Panagiotis Gargalidis (Παναγιώτης Γαργαλίδης; c. 1870–1942) was a Hellenic Army general who fought in the Greco-Turkish War of 1897, the Balkan Wars, World War I, and the Asia Minor Campaign, and leader of a failed coup attempt in 1923.

==Life==
He was born in Messini in about 1870, and entered military service after studies in the Hellenic Army's NCO School. He fought in the Greco-Turkish War of 1897 as a subaltern, and in the Balkan Wars as an officer. He particularly distinguished himself during the latter in the battles of Nigrita and Ogniar Mahalla.

During World War I he was commander of the 35th Infantry Regiment on the Macedonian front. In the September 1918 Vardar Offensive of the Allies, he led his regiment to the capture of Mount Preslap, for which he was mentioned in dispatches by the Allied commander-in-chief Louis Franchet d'Espèrey, and received the Croix de Guerre with a gilt star.

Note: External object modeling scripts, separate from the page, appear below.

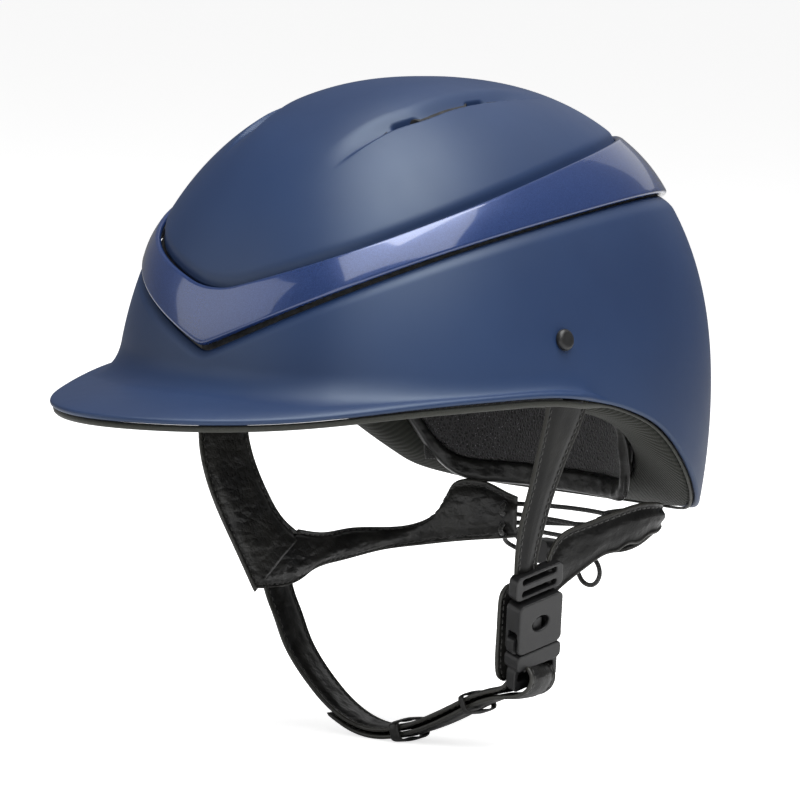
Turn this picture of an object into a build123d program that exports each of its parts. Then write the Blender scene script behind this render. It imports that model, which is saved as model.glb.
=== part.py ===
"""Equestrian riding helmet: a peaked shell with a glossy trim band, a foam liner and a strap harness.

Millimetres, +Z up. The wearer looks along -Y, and the wearer's left side, with the buckle, is +X.
The origin is the centre of the head opening, level with the widest part of the head.
"""

from build123d import *
from math import cos, copysign, pi, sin
import os

os.makedirs("parts", exist_ok=True)

# --- Outer shell ---------------------------------------------------------------------------------
HALF_WIDTH = 108.0          # outside of the shell, from the middle to one side
FRONT = 134.0               # outside of the shell, forwards of the origin, without the peak
REAR = 137.0                # outside of the shell, rearwards of the origin
HEIGHT = 146.0              # crown above the origin
SQUARENESS = 2.7            # exponent of each level section: 2 is an ellipse, more is squarer
SHELL_WALL = 2.6
BAND_PROUD = 1.6            # the trim band stands out this far from the shell
JOINT_GAP = 0.35            # between pieces that meet edge to edge
LOWEST = -66.0              # where the shell's solids start before they are trimmed

# --- Peak ----------------------------------------------------------------------------------------
PEAK_HALF_WIDTH = 114.5
PEAK_REACH = 198.0          # front of the peak, forwards of the origin
PEAK_ROUNDNESS = 1.88       # exponent of the peak's outline: a little more pointed than an ellipse
PEAK_WALL = 2.6
LIP = 3.4                   # thickness of the peak's edge

# --- Inside --------------------------------------------------------------------------------------
LINER_SIDE = 27.0           # shell outside to head cavity: wall, foam and comfort lining
LINER_ENDS = 33.0
PAD_THICKNESS = 4.0         # comfort lining
LINING_COVER = 1.6          # fabric cover on the foam's lower face
HEADBAND_TOP = 34.0

# --- Harness -------------------------------------------------------------------------------------
STRAP_LEAN = 0.30           # the side straps lean inwards by this much for each millimetre down
STRAP_X = 98.0              # where the side straps' planes cross the level of the origin
WEBBING = 2.4
PADDED = 4.4
HINGE_Z = 5.0               # the straps bend here, at the shell's edge
NAPE_CENTRE_Y = 20.0
NAPE_HALF_WIDTH = 74.0
NAPE_LENGTH = 86.0
LACE_RADIUS = 1.1
EYELET_RADIUS = 1.5
EYELET_X = 33.0

# --- Buckle --------------------------------------------------------------------------------------
BUCKLE_WIDTH = 26.0
BUCKLE_HALF = 4.5           # half the depth of the socket and of the plug's block
BAR_HALF = 2.6              # half the depth of the divider and of the bar frames
PRONG_HALF = 2.2
POCKET_HALF = 2.8
SOCKET_LENGTH = 25.0
SOCKET_TOP = -8.0
MOUTH = SOCKET_TOP - SOCKET_LENGTH
PLUG_FOOT = MOUTH - 0.4     # a small gap between the socket's mouth and the plug's block


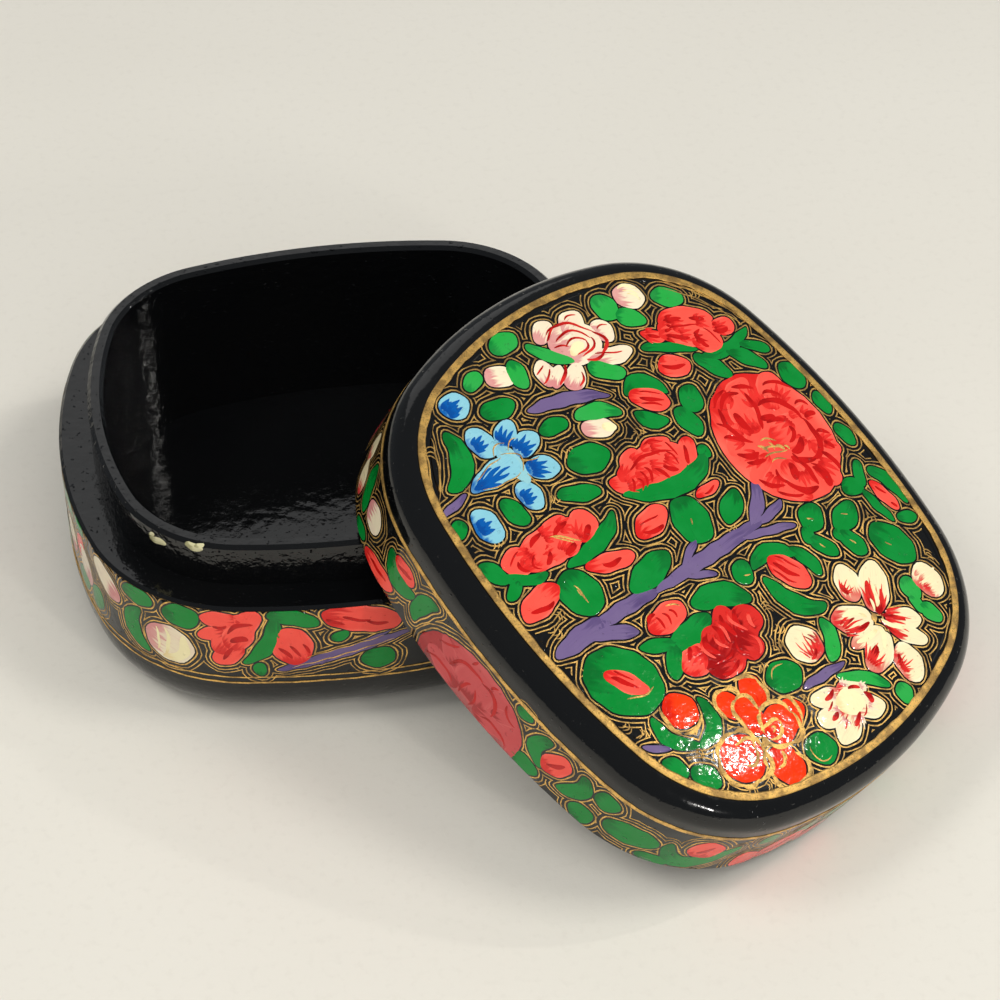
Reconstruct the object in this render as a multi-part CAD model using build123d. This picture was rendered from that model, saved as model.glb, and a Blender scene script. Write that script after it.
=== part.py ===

In the subsequent Allied intervention in the Russian Civil War, he participated in the Greek expeditionary corps in the Crimea in 1919. In 1920 he was sent to the front in Asia Minor, where he took over command of the 11th Infantry Division. Following the Greek defeat in August 1922, he joined the 11 September 1922 Revolution and, promoted to Major General, assumed command of the III Army Corps in the Army of Thrace.

On 22 October 1923, along with major general Georgios Leonardopoulos, and the support of royalist officers, he launched the failed Leonardopoulos–Gargalidis coup d'état attempt. He was captured by loyalist forces near Mount Kithairon, and condemned to degradation and death by a field military tribunal on 15 November, along with Leonardopoulos and the colonels Avrampos and Nikolareas. Following various appeals, including by Pope Pius XI, for clemency, the sentence was commuted; Gargalidis was amnestied and removed from the army. In 1935, with the restoration of the monarchy, he was rehabilitated and his rank was restored.

He died in 1942 in Kalamata.

== Sources ==
- Papyros Larousse Britannica Encyclopaedia, Vol. 16, p. 193.
- Modern Encyclopaedic Dictionary "Helios", Vol. 5, p. 26.
- Vratsanos, Dimos, Η Ιστορία Των Ελληνικών Επαναστάσεων 1824-1935, p. 213.